AVAILABLE DATA:

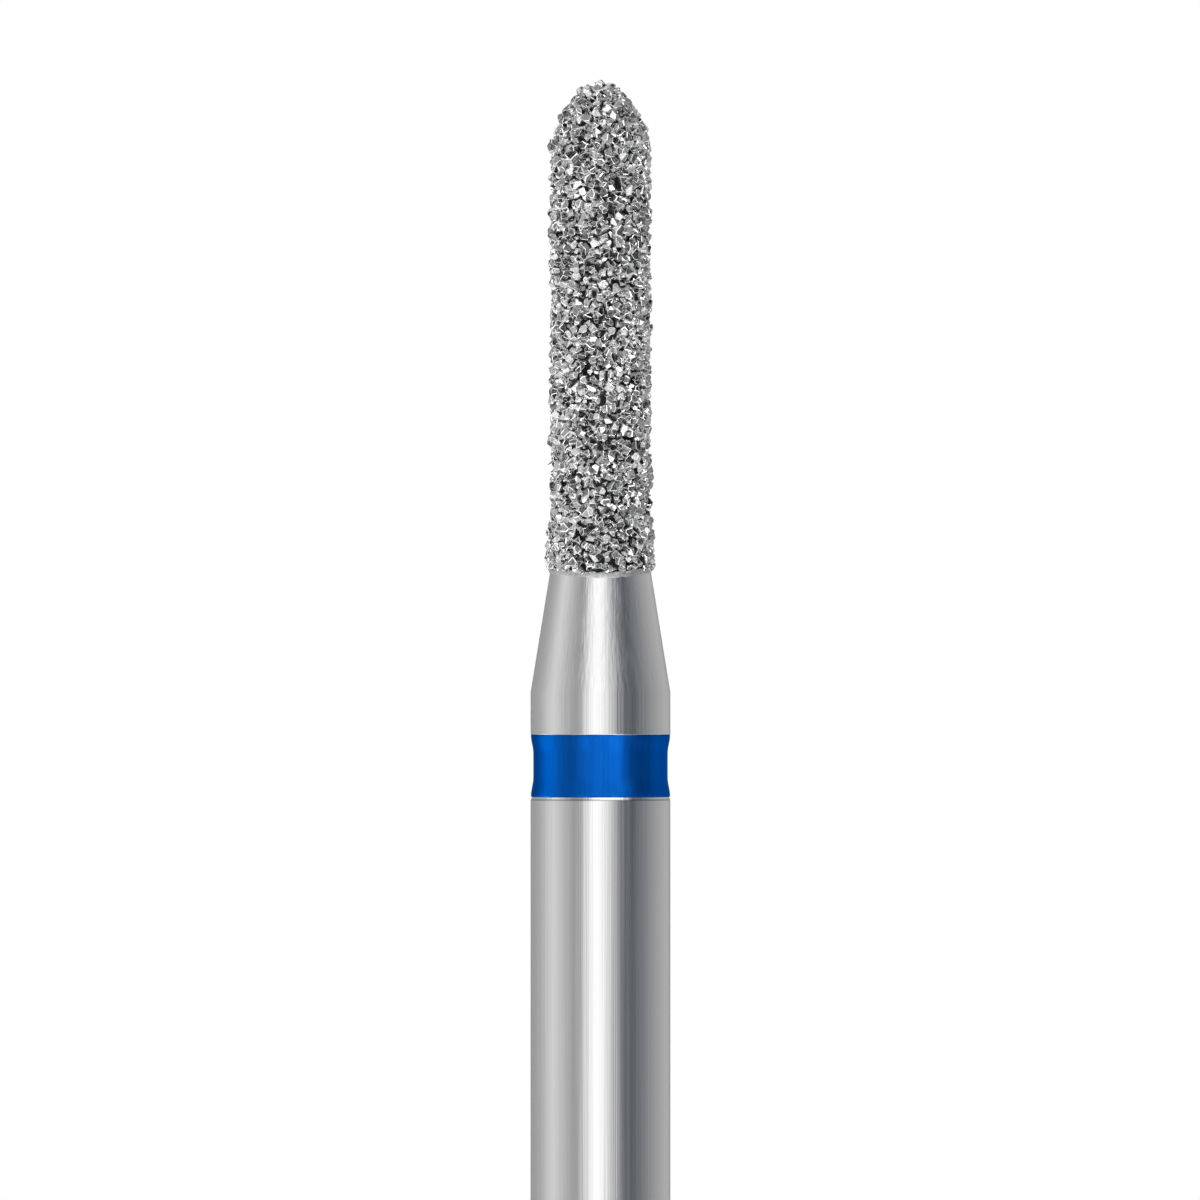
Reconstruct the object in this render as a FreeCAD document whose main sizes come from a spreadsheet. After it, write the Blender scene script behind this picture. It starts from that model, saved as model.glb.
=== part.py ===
import FreeCAD, Part

import math
import os
import random

import Sketcher
from FreeCAD import Vector

# A friction grip dental bur that stands on the end of its shank, tip up.
# Millimetres. The axis of rotation is Z, and z = 0 is the flat end of the shank.

DRIVING_SIZES = [
    ("overall_length", "19.0", "end of the shank to the tip of the grit"),
    ("shank_diameter", "1.60", "friction grip shank"),
    ("shank_chamfer", "0.20", "chamfer round the end of the shank"),
    ("collar_length", "0.48", "straight collar between the cone and the colour ring"),
    ("neck_length", "1.38", "cone from the collar up to the shoulder"),
    ("shoulder_diameter", "1.154", "top of the cone, where the head begins"),
    ("ring_width", "0.71", "colour ring, along the axis"),
    ("ring_dish", "0.028", "how deep the face of the ring is hollowed"),
    ("groove_depth", "0.16", "seat of the colour ring, below the shank's surface"),
    ("edge_break_depth", "0.006", "how far both edges of the groove are bevelled back"),
    ("upper_edge_break", "0.012", "height of the bevel above the ring"),
    ("lower_edge_break", "0.045", "height of the bevel below the ring"),
    ("head_length", "5.63", "shoulder to the tip of the grit"),
    ("nose_length", "0.90", "rounded end of the head"),
    ("core_diameter", "0.92", "turned core that carries the coat"),
    ("bond_depth", "0.063", "core to the bottom of the gaps between grains"),
    ("nose_tip_radius", "0.240", "blunt tip of the nose, at the bottom of the gaps"),
    ("coat_foot_inset", "0.010", "bare rim of the shoulder outside the coat"),
    ("bead_diameter", "1.15", "swelling of the coat close to the shoulder"),
    ("bead_height", "0.13", "shoulder to the widest part of the swelling"),
    ("bead_taper", "0.75", "widest part of the swelling to the straight side"),
    ("grain_pitch", "0.168", "from one grain to the next, round the head"),
    ("row_pitch", "0.147", "from one row of grains to the next"),
    ("grain_height", "0.100", "full height of an unbroken grain above the gaps"),
    ("grain_shift", "0.052", "how far a corner of a grain strays from its place"),
    ("shortest_grain", "0.35", "share of its full height left on a worn corner"),
    ("tallest_grain", "0.62", "share of its full height left on a sharp corner"),
]

SHANK_RADIUS = "Sizes.shank_diameter / 2"
BEVEL_RADIUS = f"{SHANK_RADIUS} - Sizes.edge_break_depth"
SEAT_RADIUS = f"{SHANK_RADIUS} - Sizes.groove_depth"
SHOULDER_RADIUS = "Sizes.shoulder_diameter / 2"
CORE_RADIUS = "Sizes.core_diameter / 2"
BOND_RADIUS = f"{CORE_RADIUS} + Sizes.bond_depth"

HEAD_BASE = "Sizes.overall_length - Sizes.head_length"
NECK_BASE = f"{HEAD_BASE} - Sizes.neck_length"
RING_TOP = f"{NECK_BASE} - Sizes.collar_length"
RING_BOTTOM = f"{RING_TOP} - Sizes.ring_width"
NOSE_BASE = "Sizes.overall_length - Sizes.nose_length"

# The worn grain at the very tip stands this high above the gaps.
TIP_GRAIN = "Sizes.grain_height * Sizes.shortest_grain"
BOND_TIP = f"Sizes.overall_length - {TIP_GRAIN}"

GRIT_SEED = 12

# How a sketch numbers its own axes and the places on an edge.
ORIGIN, UPRIGHT_AXIS = -1, -2
START, END, CENTRE = range(1, 4)


def fill_sheet(doc):
    """The sheet of driving sizes: name, number and meaning in one row each."""
    sheet = doc.addObject("Spreadsheet::Sheet", "Sizes")
    for row, (name, value, meaning) in enumerate(DRIVING_SIZES, start=1):
        sheet.set(f"A{row}", name)
        sheet.set(f"B{row}", value)
        sheet.set(f"C{row}", meaning)
        sheet.setAlias(f"B{row}", name)
    doc.recompute()
    return sheet


def value_of(thing, rule):
    """The number that a rule of the sheet gives now."""
    return float(thing.evalExpression(rule))


def half_plane_sketch(body, name):
    """A sketch in the body's XZ plane: radius to the right, height upwards."""
    sketch = body.newObject("Sketcher::SketchObject", name)
    upright = next(f for f in body.Origin.OriginFeatures if f.Role == "XZ_Plane")
    sketch.AttachmentSupport = [(upright, "")]
    sketch.MapMode = "FlatFace"
    return sketch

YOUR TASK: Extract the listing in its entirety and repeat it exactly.

RESPONSE TO THE TASK:
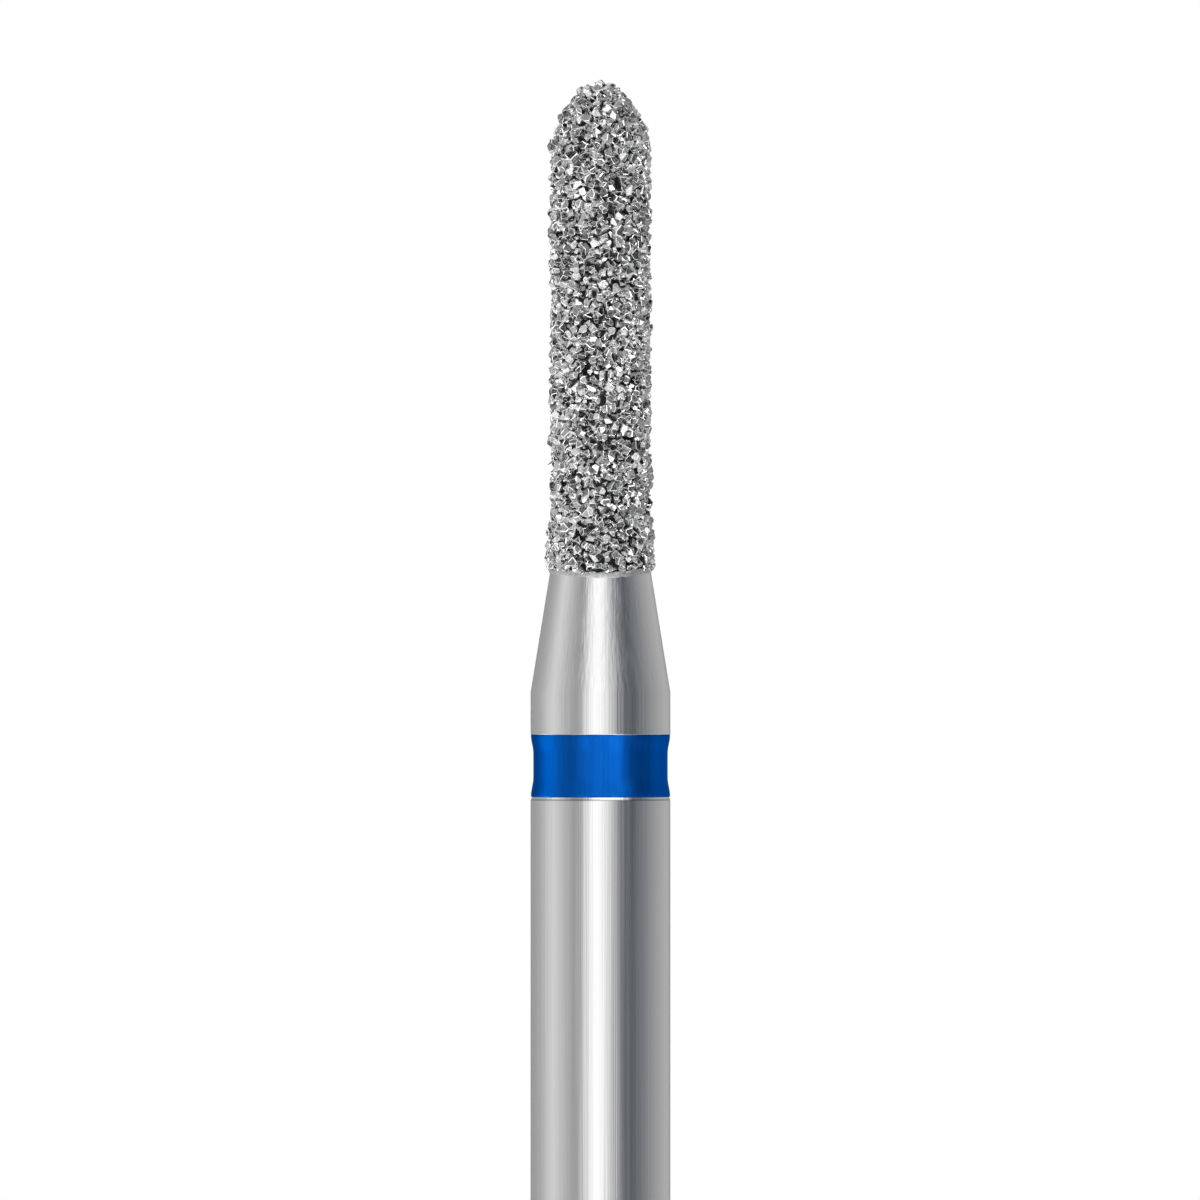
Reconstruct the object in this render as a FreeCAD document whose main sizes come from a spreadsheet. After it, write the Blender scene script behind this picture. It starts from that model, saved as model.glb.
=== part.py ===
import FreeCAD, Part

import math
import os
import random

import Sketcher
from FreeCAD import Vector

# A friction grip dental bur that stands on the end of its shank, tip up.
# Millimetres. The axis of rotation is Z, and z = 0 is the flat end of the shank.

DRIVING_SIZES = [
    ("overall_length", "19.0", "end of the shank to the tip of the grit"),
    ("shank_diameter", "1.60", "friction grip shank"),
    ("shank_chamfer", "0.20", "chamfer round the end of the shank"),
    ("collar_length", "0.48", "straight collar between the cone and the colour ring"),
    ("neck_length", "1.38", "cone from the collar up to the shoulder"),
    ("shoulder_diameter", "1.154", "top of the cone, where the head begins"),
    ("ring_width", "0.71", "colour ring, along the axis"),
    ("ring_dish", "0.028", "how deep the face of the ring is hollowed"),
    ("groove_depth", "0.16", "seat of the colour ring, below the shank's surface"),
    ("edge_break_depth", "0.006", "how far both edges of the groove are bevelled back"),
    ("upper_edge_break", "0.012", "height of the bevel above the ring"),
    ("lower_edge_break", "0.045", "height of the bevel below the ring"),
    ("head_length", "5.63", "shoulder to the tip of the grit"),
    ("nose_length", "0.90", "rounded end of the head"),
    ("core_diameter", "0.92", "turned core that carries the coat"),
    ("bond_depth", "0.063", "core to the bottom of the gaps between grains"),
    ("nose_tip_radius", "0.240", "blunt tip of the nose, at the bottom of the gaps"),
    ("coat_foot_inset", "0.010", "bare rim of the shoulder outside the coat"),
    ("bead_diameter", "1.15", "swelling of the coat close to the shoulder"),
    ("bead_height", "0.13", "shoulder to the widest part of the swelling"),
    ("bead_taper", "0.75", "widest part of the swelling to the straight side"),
    ("grain_pitch", "0.168", "from one grain to the next, round the head"),
    ("row_pitch", "0.147", "from one row of grains to the next"),
    ("grain_height", "0.100", "full height of an unbroken grain above the gaps"),
    ("grain_shift", "0.052", "how far a corner of a grain strays from its place"),
    ("shortest_grain", "0.35", "share of its full height left on a worn corner"),
    ("tallest_grain", "0.62", "share of its full height left on a sharp corner"),
]

SHANK_RADIUS = "Sizes.shank_diameter / 2"
BEVEL_RADIUS = f"{SHANK_RADIUS} - Sizes.edge_break_depth"
SEAT_RADIUS = f"{SHANK_RADIUS} - Sizes.groove_depth"
SHOULDER_RADIUS = "Sizes.shoulder_diameter / 2"
CORE_RADIUS = "Sizes.core_diameter / 2"
BOND_RADIUS = f"{CORE_RADIUS} + Sizes.bond_depth"

HEAD_BASE = "Sizes.overall_length - Sizes.head_length"
NECK_BASE = f"{HEAD_BASE} - Sizes.neck_length"
RING_TOP = f"{NECK_BASE} - Sizes.collar_length"
RING_BOTTOM = f"{RING_TOP} - Sizes.ring_width"
NOSE_BASE = "Sizes.overall_length - Sizes.nose_length"

# The worn grain at the very tip stands this high above the gaps.
TIP_GRAIN = "Sizes.grain_height * Sizes.shortest_grain"
BOND_TIP = f"Sizes.overall_length - {TIP_GRAIN}"

GRIT_SEED = 12

# How a sketch numbers its own axes and the places on an edge.
ORIGIN, UPRIGHT_AXIS = -1, -2
START, END, CENTRE = range(1, 4)


def fill_sheet(doc):
    """The sheet of driving sizes: name, number and meaning in one row each."""
    sheet = doc.addObject("Spreadsheet::Sheet", "Sizes")
    for row, (name, value, meaning) in enumerate(DRIVING_SIZES, start=1):
        sheet.set(f"A{row}", name)
        sheet.set(f"B{row}", value)
        sheet.set(f"C{row}", meaning)
        sheet.setAlias(f"B{row}", name)
    doc.recompute()
    return sheet


def value_of(thing, rule):
    """The number that a rule of the sheet gives now."""
    return float(thing.evalExpression(rule))


def half_plane_sketch(body, name):
    """A sketch in the body's XZ plane: radius to the right, height upwards."""
    sketch = body.newObject("Sketcher::SketchObject", name)
    upright = next(f for f in body.Origin.OriginFeatures if f.Role == "XZ_Plane")
    sketch.AttachmentSupport = [(upright, "")]
    sketch.MapMode = "FlatFace"
    return sketch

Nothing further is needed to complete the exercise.